What Is the Best Color to Paint Office Walls?

Posted on: March 13, 2017

Environmental designers and color psychologists specialize in determining the effect of color on human thought and activity. Colors for logos and product packaging are carefully calculated to have an effect, such as evoking trust in a brand or inspiring action to sell a product. So how can you use color psychology to choose the best paint color for your office?

Color Reaction Is Subjective

As you may imagine when dealing with human emotional responses, there are perception differences (along with pros and cons) to every office color choice. Individual past experiences and associations with a particular color can affect how we react, so there are no universal rules. However, there are a few considerations to keep in mind before you repaint your workspace:

Optimal Office Wall Colors

Considering productivity and employee morale, here’s why you might, or might not, want to select:

White: If you’re considering white for a “clean” look or to make your work space appear larger, you may want to rethink the strategy and add at least a subtle color to your walls. Experts have commented that white walls lead to boredom and self-reflective daydreaming, rather than allowing workers to concentrate on their jobs.

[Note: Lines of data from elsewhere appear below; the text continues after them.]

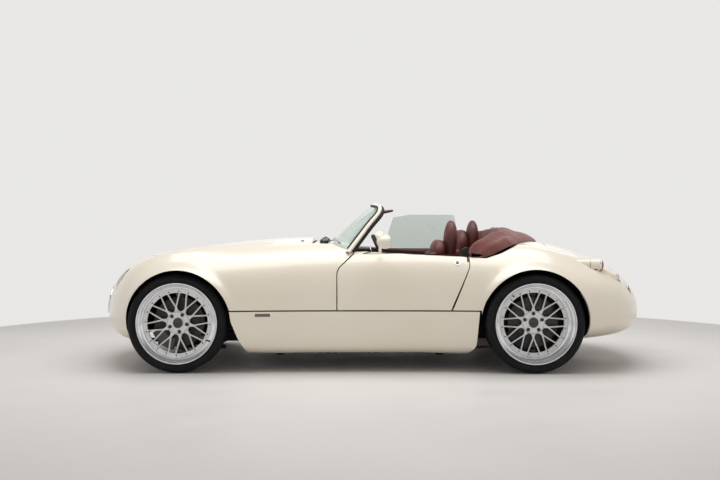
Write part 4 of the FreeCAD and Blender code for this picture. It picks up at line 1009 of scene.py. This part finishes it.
# Rear edge on the bodywork: x, y
COVER_EDGE = [(1178, 0), (1164, 130), (1108, 250), (1040, 380), (982, 484), (925, 590), (867, 648), (820, 680),
              (774, 706), (715, 722), (650, 724)]


def cover_sheet():
    table = np.array(COVER, float)
    edge = np.array(COVER_EDGE, float)
    ys = np.concatenate([np.linspace(-722, -600, 25), np.linspace(-592, 592, 113), np.linspace(600, 722, 25)])
    columns = [np.interp(ys, table[:, 0], table[:, k]) for k in range(1, 5)]
    kernel = np.exp(-np.linspace(-1.6, 1.6, 9) ** 2)
    kernel /= kernel.sum()
    columns = [np.convolve(np.pad(c, 4, "edge"), kernel, "valid") for c in columns]
    back = np.interp(np.abs(ys), edge[:, 1], edge[:, 0])
    back_z = skin_top(back, ys) + 3.5
    points = []
    for i, y in enumerate(ys):
        xf, zf, xp, zp = [c[i] for c in columns]
        xb, zb = back[i], back_z[i]
        xp = min(xp, xf + 0.45 * (xb - xf))
        rise = min(1.0, (xb - xf) / 200.0)
        corners = [(xf + 3, y, zf - 42 * rise - 3), (xf, y, zf - 5),
                   ((xf + xp) / 2 - 4, y, (zf + zp) / 2 + 4 * rise), (xp, y, zp)]
        for share, puff in ((0.41, 8), (0.69, 22), (0.90, 15), (1.0, 0)):
            corners.append((xp + share * (xb - xp), y, zp + share * (zb - zp) + puff * rise))
        for k, p in enumerate(smooth_path(corners, 64)):
            t = k / 63
            swell_over = math.sin(math.pi * t) ** 1.5 * rise
            fold = 3.2 * math.sin(y * 0.046 + 3.0 * t + 1.2 * math.sin(9 * t)) * swell_over
            fold += 2.4 * math.sin(y * 0.017 - 7.5 * t) * swell_over
            side_fold = max(0.0, 1 - abs(abs(y) - 600) / 110)
            fold += 5.0 * side_fold * math.sin(5.2 * math.pi * t + y * 0.02) * swell_over
            points.append((p[0] / 1000, p[1] / 1000, (p[2] + fold) / 1000))
    return points, grid_faces(len(ys), 64)


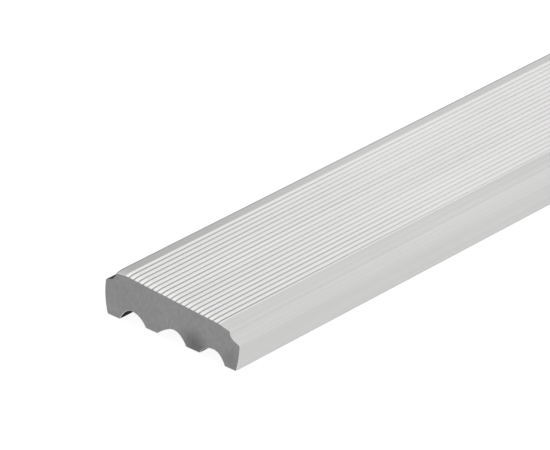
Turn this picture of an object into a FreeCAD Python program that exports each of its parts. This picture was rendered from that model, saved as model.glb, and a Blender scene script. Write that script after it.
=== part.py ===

Red: The expression “seeing red” might give you a clue to the typical human reaction to red: it inspires fast, short-term forceful action, according to an APA (American Psychological Association) published study. This color might be suitable for a sports venue, but not an office. In a work setting, red can be distracting or anxiety-producing. Still, red may have a place in enhancing detail-oriented task performance, according to Science magazine research.

Blue-green: This office color scheme was highly rated in a survey reported by color experts Pantone. Some of the reasons may be that green and blue are found in nature’s calm environments. Science magazine also notes that blue hues may be especially motivating for creative tasks. Paler versions were preferred over brilliant hues, because the latter can be stimulating or distracting.

Neutral pale colors: Many experts, including the Color Marketing Director for Sherwin-Williams and the Milliken blog, responded that a neutral palette for workplace walls can be ideal to promote a calm environment and avoid eye fatigue. (Scroll down on the linked page for office color sample swatches.) Consider light gray or beige, perhaps accented with small doses of stronger color: for instance, bright artwork and bold colors on some of your office furniture or accent walls.

Color May Affect Temperature, Too

Is your office too cold or too warm? Save on energy bills by painting the uncomfortable areas either a peachy color or a cool pale blue. These shades can make the room “feel” warmer or cooler, affecting your sense of temperature, according to a number of experts.